Unlike psionics (where the difference with arcane magic is more flavor/structure) Incarnum is more like the binder… a unique magical system that functions differently.

Having said that the biggest (probably only) reason why Incarnum isn’t in wide use is that it two out of the three classes* are more-psychotically-rabid-about-their-alignment-than-paladins.
I understand that Wyatt (a brilliant and creative fellow) really pushed for having there be a moral component but… other than the “you have to be psycho-obsessed with following an alignment to the nth degree” flavor text there is no actual –ethical- component involved.
No actual moral choice (i.e. my power uses unborn souls but I can use it for the greater good), no roleplaying advice, no discussion of how characters grapple with playing someone totally and obsessively devoted to an abstract concept, no code of conduct, no there-is-no-code-of-conduct-people-are-responsible-to-themselves type explanation, no nothing.

In other words, right out off the bat, DMs need to either Rule Zero what is presented as a core element of the rule set, create a new set of super-alignment-codes that the characters have to follow or else resign themselves to more extraordinarily dumb arguments about whether someone is playing their alignment in an extreme enough fashion (ala the paladin).

*Totemist is a great class but its shares virtually no soulbinds with the other classes and presupposes an (very interesting) alien barbarian culture. So it is simultaneously easy to integrate but different than almost everything else currently in the game setting.
 

Incarnum worked well for me

Incarnum worked like a dream for me...

I'm in the fifth month of a Lost City of Barakus campaign (with major plot and setting changes from the original book).

The setting is very, very "Medieval England" in feel, and I had a character determined to play a monk with the Nimbus of Light feat. His history was interesing, but he didn't seem to fit in, until the player and I discussed Incarnum.

So now he's "realised" he's the descendant of a bloodline of ancient champions of good who wielded Incarnum against their necromancer enemies in a lost age. The PC now knows he's the first person in over 300 years to have the "blessed" power of Incarnum (which gives him his Nimbus of Light power), and he's mapping out his rouite to Monk/Soulborn/Incandescent Champion... but he is only slowly learning what his power means, and that "with great power comes great responsibility...".

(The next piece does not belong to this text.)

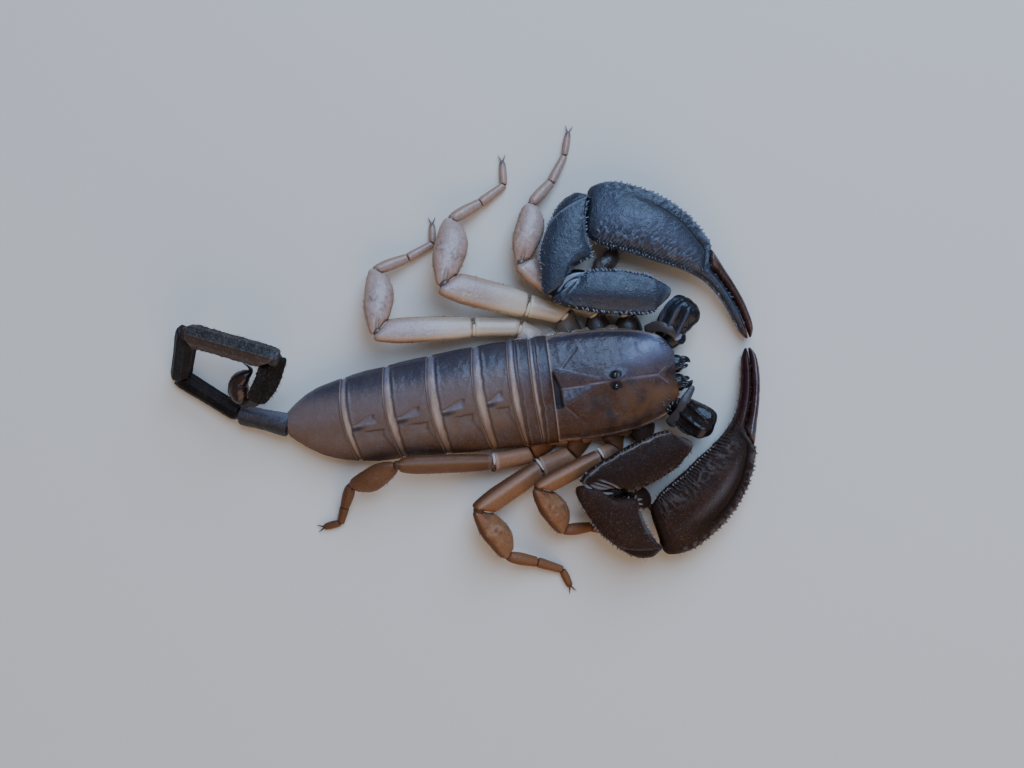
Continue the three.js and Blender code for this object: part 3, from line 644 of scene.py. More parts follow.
FLECK = (0.25, 0.22, 0.22, 1)
DUST = (0.55, 0.47, 0.42, 1)
# Colour of painted highlights: bluish sky reflections painted on lit surfaces.
PAINTED_HIGHLIGHT = (0.22, 0.26, 0.4, 1)
MATT_ROUGHNESS, GLOSS_ROUGHNESS = 0.75, 0.12
PATCH_SHARE = 0.22  # how far cloudy patches go from the own colour to the pale one
GRAIN_DEPTH = 0.00012
FLESH_RADIUS, FLESH_DEPTH = (1.0, 0.45, 0.25), 0.0007


def group(name, inputs, output):
    """An empty shader group with these colours and values as inputs, and the sockets at its two ends."""
    tree = bpy.data.node_groups.new(name, "ShaderNodeTree")
    for socket, default in inputs.items():
        kind = "NodeSocketColor" if isinstance(default, tuple) else "NodeSocketFloat"
        tree.interface.new_socket(name=socket, in_out="INPUT", socket_type=kind).default_value = default
    kind = "NodeSocketColor" if output == "Colour" else "NodeSocketFloat"
    tree.interface.new_socket(name=output, in_out="OUTPUT", socket_type=kind)
    return tree, tree.nodes.new("NodeGroupInput").outputs, tree.nodes.new("NodeGroupOutput").inputs[output]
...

Also, if the gods of Light have chosen to "send back" Incarnum into the world, surely the gods of Evil and Darkness have added Necrocarnum back into the mix... a reckoning, as they say, must be on the way... .

For me, any new rules/class/feat should always be adjusted/tweaked by the DM to fit into the campaign setting and its history... and a good DM should be able to do do this for almost any option WOTC might throw our way....
 

Staffan said:
Bah. I'd classify The Will & The Way and, to a lesser degree, Dragon Kings as support for the psionics system in 2nd ed.
My first thought on reading that was 'psionics hadn't been in D&D for 25 years when TW&TW came out, had it?'


glass.
 

Graf said:
I understand that Wyatt (a brilliant and creative fellow) really pushed for having there be a moral component but… other than the “you have to be psycho-obsessed with following an alignment to the nth degree” flavor text there is no actual –ethical- component involved.
No actual moral choice (i.e. my power uses unborn souls but I can use it for the greater good), no roleplaying advice, no discussion of how characters grapple with playing someone totally and obsessively devoted to an abstract concept, no code of conduct, no there-is-no-code-of-conduct-people-are-responsible-to-themselves type explanation, no nothing.
Regarding using unborn souls, one thing that's pretty clearly established about incarnum (yet seems to constantly require clarification) is that it doesn't consume or damage the soul energy being used in the process. Necrocarnum is an exception.

As to the alignment convictions of the incarnate and soulborn, why does it require explicit codification about how they conduct themselves? Their alignment is their code. A lawful good soulborn has to uphold that alignment.